Evening performances begin at 7:30 p.m., with a 2 p.m. matinee Saturday, March 30. Tickets are $13 adults, $10 seniors and youth, $8 USU faculty and staff and free for USU students with ID. For tickets and more information, visit the Caine College of the Arts Box Office in room 139-B in the Chase Fine Arts Center, call 435-797-8022 or see the college’s Production Services website.

 

“This period piece is classic Jane Austen,” said Lynda Linford, director of the show and associate professor in the Caine College of the Arts. “Between the beautiful costume designs by Nancy Hills, the striking set by Dennis Hassan and the dedicated cast, this show is one not to be missed.”

 

Austen’s novel has been adapted for the stage by Jon Jory, a theatrical director, playwright and New York Theatre Hall of Fame inductee.
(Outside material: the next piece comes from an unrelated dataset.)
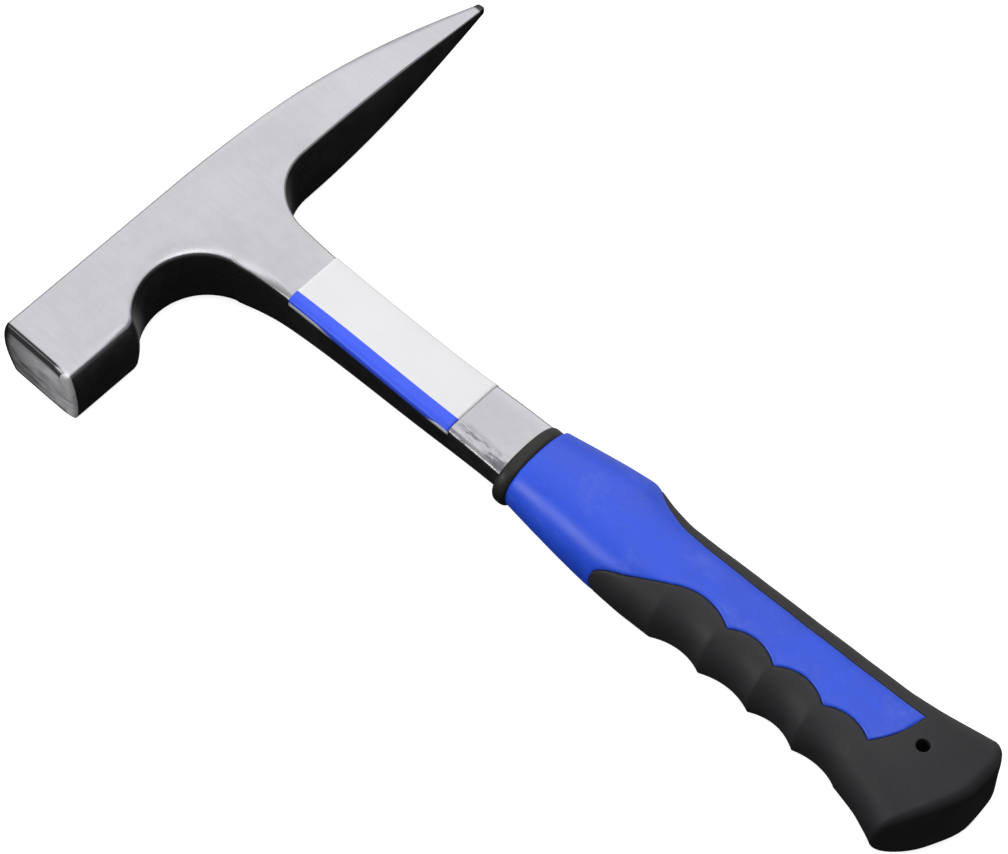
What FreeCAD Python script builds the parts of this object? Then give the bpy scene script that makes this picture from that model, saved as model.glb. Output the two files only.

Jory served as artistic director of the Long Wharf Theatre from 1965 to 1966. In 1969, he took over the helm of The Actors Theatre of Louisville, and while there created the annual Humana Festival of New American Plays — the festival that has since produced a number of award-winning plays, including Crimes of the Heart, Cementville and Dinner with Friends. His four stage Jane Austen adaptations have played in more than a dozen countries.

 

Set in the Regency era of England, the show requires British accents and mannerisms, multiple costumes and multiple sets.

 

In the well-known story, Emma Woodhouse is a congenial young lady who delights in meddling in other people’s affairs. She is perpetually trying to unite those who are utterly wrong for each other, but despite her interest in romance, Emma is clueless about her own feelings and relationship with the gentle Mr. Knightly.

 

Emma is almost 200 years old but is still so relevant today,” said Kayli Jackson, a junior majoring in theater performance at USU who portrays Emma. “It’s a terrific story full of the crazy mistakes, love triangles and misunderstandings we all experience when love is in the air.”